Do any lines in the data below contain "materials"? If so, copy every one of them.

--- Start of Information shown ---

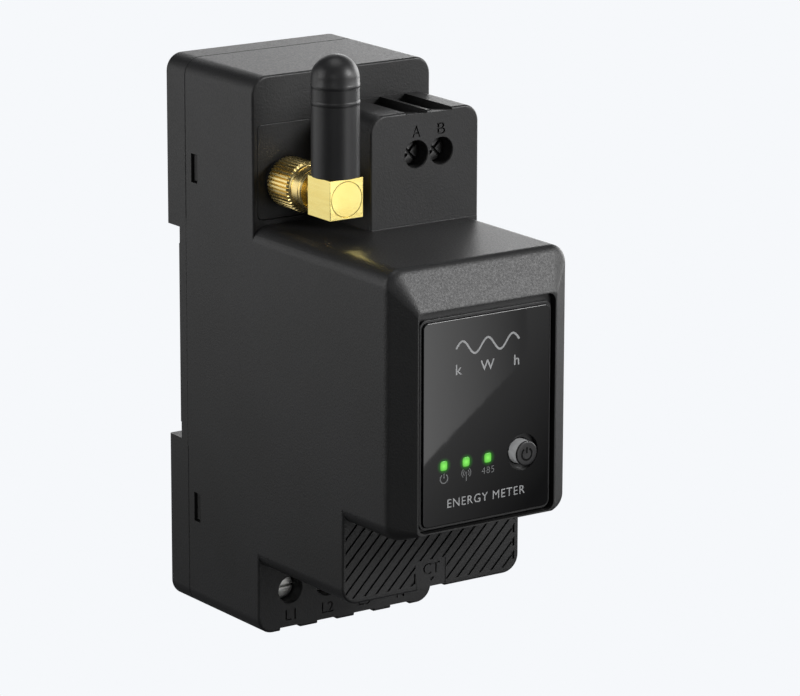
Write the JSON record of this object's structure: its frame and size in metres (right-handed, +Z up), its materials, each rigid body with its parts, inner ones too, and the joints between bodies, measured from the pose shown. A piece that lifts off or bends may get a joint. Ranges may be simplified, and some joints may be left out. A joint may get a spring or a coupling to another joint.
{
  "type": "smart electric meter",
  "caption": "Black DIN-rail electricity meter with stepped case, glossy front panel, status lights, screw terminals and a stubby right-angle aerial.",
  "frame": {"origin": "middle of the raised rail seat on the back of the case", "axes": "+Z up along the case, +X to the right seen from the front, +Y backwards into the rail; the front panel faces -Y"},
  "size_m": [0.036, 0.07, 0.1021],
  "materials": {
    "black_case": "fine spark-eroded texture, matte",
    "panel_frame": "satin black",
    "panel_gloss": "polished black, gloss",
    "green_light": "glowing green light guide",
    "led_body": "white chip package",
    "button_grey": "satin dark grey",
    "switch_black": "matte",
    "switch_metal": "stamped cover",
    "board_green": "solder mask, semi-gloss",
    "core_steel": "varnished laminations",
    "winding_tape": "polyester tape over the coil",
    "capacitor_sleeve": "shrunk sleeve",
    "varistor_blue": "dipped coating",
    "chip_black": "moulded package",
    "module_board": "solder mask",
    "shield_tin": "tinned can",
    "latch_black": "satin moulded plastic",
    "spring_steel": "drawn wire",
    "terminal_plastic": "flame-retardant moulding",
    "contact_metal": "tinned stamping",
    "screw_nickel": "nickel plated, turned",
    "screw_dark": "blackened, turned",
    "clamp_steel": "zinc plated",
    "socket_ivory": "moulded nylon",
    "nut_brass": "gold-plated, knurled",
    "elbow_brass": "gold-plated, milled",
    "washer_rubber": "moulded",
    "ptfe_white": "turned PTFE",
    "ring_steel": "spring wire",
    "whip_rubber": "smooth moulded elastomer",
    "copper_wire": "enamelled copper wire"
  },
  "bodies": {
    "meter": {"rear_cover": "black_case", "front_housing": "black_case", "antenna_plate": "black_case", "panel_carrier": "panel_frame", "front_panel": "panel_gloss", "power_light": "green_light", "radio_light": "green_light", "bus_light": "green_light", "led_chips": "led_body", "tact_switch": "switch_metal", "display_board": "board_green", "riser_board": "board_green", "power_board": "board_green", "comms_board": "board_green", "transformer_core": "core_steel", "transformer_winding": "winding_tape", "bulk_capacitors": "capacitor_sleeve", "mains_varistor": "varistor_blue", "metering_chip": "chip_black", "processor_chip": "chip_black", "radio_module": "module_board", "radio_shield": "shield_tin", "latch_spring": "spring_steel", "mains_terminal_block": "terminal_plastic", "mains_contacts": "contact_metal", "bus_terminal_block": "terminal_plastic", "bus_contacts": "contact_metal", "ct_socket": "socket_ivory", "ct_pins": "contact_metal", "sma_jack": "nut_brass", "jack_washer": "washer_rubber", "jack_insulator": "ptfe_white", "jack_contact": "nut_brass"},
    "button": {"button_cap": "button_grey", "switch_plunger": "switch_black"},
    "latch": {"din_latch": "latch_black"},
    "screw_l1": {"screw_l1": "screw_nickel"},
    "clamp_l1": {"clamp_l1": "clamp_steel"},
    "screw_l2": {"screw_l2": "screw_nickel"},
    "clamp_l2": {"clamp_l2": "clamp_steel"},
    "screw_l3": {"screw_l3": "screw_nickel"},
    "clamp_l3": {"clamp_l3": "clamp_steel"},
    "screw_n": {"screw_n": "screw_nickel"},
    "clamp_n": {"clamp_n": "clamp_steel"},
    "screw_a": {"screw_a": "screw_dark"},
    "clamp_a": {"clamp_a": "clamp_steel"},
    "screw_b": {"screw_b": "screw_dark"},
    "clamp_b": {"clamp_b": "clamp_steel"},
    "antenna": {"plug_body": "nut_brass", "plug_insulator": "ptfe_white", "plug_contact": "nut_brass", "retaining_ring": "ring_steel", "elbow_block": "elbow_brass", "elbow_cap": "elbow_brass", "whip_sleeve": "whip_rubber", "radiator_coil": "copper_wire"},
    "coupling_nut": {"coupling_nut": "nut_brass"}
  },
  "joints": [
    {"name": "button_press", "type": "slide", "parent": "meter", "child": "button", "axis": [0, 1, 0], "range_m": [0, 0.0005], "stiffness_N_per_m": 2500, "springref_m": -0.0002},
    {"name": "latch_pull", "type": "slide", "parent": "meter", "child": "latch", "axis": [0, 0, -1], "range_m": [0, 0.004], "stiffness_N_per_m": 900, "springref_m": -0.0015, "deforming": ["latch_spring"]},
    {"name": "screw_l1_turn", "type": "hinge", "parent": "meter", "child": "screw_l1", "pos_m": [-0.01143, -0.0202, -0.0411], "axis": [0, 1, 0], "range_deg": [0, 2160]},
    {"name": "clamp_l1_rise", "type": "slide", "parent": "meter", "child": "clamp_l1", "axis": [0, -1, 0], "range_m": [0, 0.003]},
    {"name": "screw_l2_turn", "type": "hinge", "parent": "meter", "child": "screw_l2", "pos_m": [-0.00381, -0.0202, -0.0411], "axis": [0, 1, 0], "range_deg": [0, 2160]},
    {"name": "clamp_l2_rise", "type": "slide", "parent": "meter", "child": "clamp_l2", "axis": [0, -1, 0], "range_m": [0, 0.003]},
    {"name": "screw_l3_turn", "type": "hinge", "parent": "meter", "child": "screw_l3", "pos_m": [0.00381, -0.0202, -0.0411], "axis": [0, 1, 0], "range_deg": [0, 2160]},
    {"name": "clamp_l3_rise", "type": "slide", "parent": "meter", "child": "clamp_l3", "axis": [0, -1, 0], "range_m": [0, 0.003]},
    {"name": "screw_n_turn", "type": "hinge", "parent": "meter", "child": "screw_n", "pos_m": [0.01143, -0.0202, -0.0411], "axis": [0, 1, 0], "range_deg": [0, 2160]},
    {"name": "clamp_n_rise", "type": "slide", "parent": "meter", "child": "clamp_n", "axis": [0, -1, 0], "range_m": [0, 0.003]},
    {"name": "screw_a_turn", "type": "hinge", "parent": "meter", "child": "screw_a", "pos_m": [0.00531, -0.0335, 0.035], "axis": [0, 1, 0], "range_deg": [0, 1920]},
    {"name": "clamp_a_rise", "type": "slide", "parent": "meter", "child": "clamp_a", "axis": [0, -1, 0], "range_m": [0, 0.0024]},
    {"name": "screw_b_turn", "type": "hinge", "parent": "meter", "child": "screw_b", "pos_m": [0.01039, -0.0335, 0.035], "axis": [0, 1, 0], "range_deg": [0, 1920]},
    {"name": "clamp_b_rise", "type": "slide", "parent": "meter", "child": "clamp_b", "axis": [0, -1, 0], "range_m": [0, 0.0024]},
    {"name": "antenna_swivel", "type": "hinge", "parent": "meter", "child": "antenna", "pos_m": [-0.0116, -0.0294, 0.0302], "axis": [0, -1, 0], "range_deg": [-13, 105]},
    {"name": "nut_spin", "type": "hinge", "parent": "antenna", "child": "coupling_nut", "pos_m": [-0.0116, -0.0262, 0.0302], "axis": [0, -1, 0], "continuous": true}
  ],
  "couplings": [
    {"joint": "screw_l1_turn", "follows": "clamp_l1_rise", "rad_per_m": 12566},
    {"joint": "screw_l2_turn", "follows": "clamp_l2_rise", "rad_per_m": 12566},
    {"joint": "screw_l3_turn", "follows": "clamp_l3_rise", "rad_per_m": 12566},
    {"joint": "screw_n_turn", "follows": "clamp_n_rise", "rad_per_m": 12566},
    {"joint": "screw_a_turn", "follows": "clamp_a_rise", "rad_per_m": 13963},
    {"joint": "screw_b_turn", "follows": "clamp_b_rise", "rad_per_m": 13963}
  ]
}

--- End of Information shown ---

Result below ->
Write the JSON record of this object's structure: its frame and size in metres (right-handed, +Z up), its materials, each rigid body with its parts, inner ones too, and the joints between bodies, measured from the pose shown. A piece that lifts off or bends may get a joint. Ranges may be simplified, and some joints may be left out. A joint may get a spring or a coupling to another joint.
  "materials": {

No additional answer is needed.